The Many Names of Anonymity: Portraitists of the Canton Trade
The Many Names of Anonymity explores two countervailing urgencies in contemporary cultural politics: the drive to recognize all individuals as artists so that they may be granted the rights and privileges of authorship; and, at the same time, the inadequacy of the modern figure of "the artist" to contain the ingenuity, imagination, and originality of anonymous workers. It does so by focusing on a long marginalized but ubiquitous genre of painting: portraits produced by Chinese artisans in the port of Guangzhou for European merchants during the long eighteenth century, at the height of the Qing dynasty. Termed the "Canton Trade" by historians, this period of trade between the Qing and Western European empires is remarkable for both the proliferation of visual and material objects generated by Chinese artisans for global circulation, and for the volume of commercial and administrative documents produced by European and American company agents about these transactions.
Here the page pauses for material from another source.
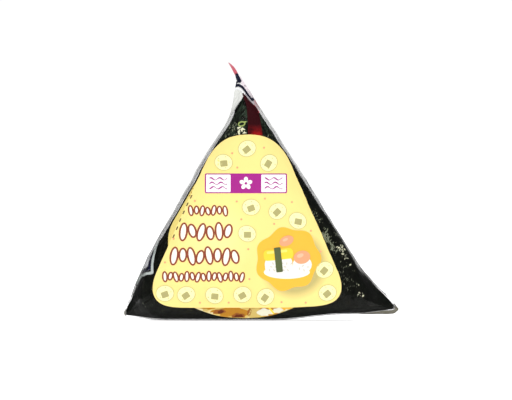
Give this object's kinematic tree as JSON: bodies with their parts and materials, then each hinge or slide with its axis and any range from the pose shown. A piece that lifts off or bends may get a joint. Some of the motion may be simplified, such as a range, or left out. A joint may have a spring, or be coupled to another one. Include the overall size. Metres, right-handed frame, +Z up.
{
  "type": "film-wrapped triangular rice ball with labels",
  "caption": "Triangular rice ball wrapped in seaweed and clear film, with a folded film tip, a red tear strip and paper labels, standing on its base.",
  "frame": {"origin": "middle of the bounding box on the surface that the pack stands on", "axes": "+X along the base to the right of the shown face, +Y from the shown face to the back, +Z up to the folded tip"},
  "size_m": [0.0964, 0.0342, 0.0901],
  "materials": {
    "seaweed_under_film": "crisp dried seaweed seen through tight clear film",
    "tear_film": "translucent red film tape",
    "label_paper": "coated pale yellow paper with a satin print",
    "round_paper": "coated paper printed in yellow, amber and brown fields"
  },
  "bodies": {
    "root": {"film_pack": "seaweed_under_film", "tear_strip_front": "tear_film", "tear_strip_back": "tear_film", "tear_strip_end": "tear_film", "round_label": "round_paper", "front_label": "label_paper"}
  },
  "joints": []
}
In this relationship, makers are anonymized, while merchants' lives are preserved in vivid detail, but portraiture occasions the empirical scene of their encounter. The Many Names of Anonymity contends with this asymmetrical archive and documents the curatorial search for portraitists' names, even as it interrogates the privileges of individuality and property embedded in modern regimes of authorship. In so doing, this book charts a framework for understanding visual production and trade across overlapping imperial spaces, and demonstrates how contemporary art historical inquiry can yet decouple authorial names from authorial works, a step necessary to looking anew at anonymity, multiplicity, and the ingenuity of nameless artisans.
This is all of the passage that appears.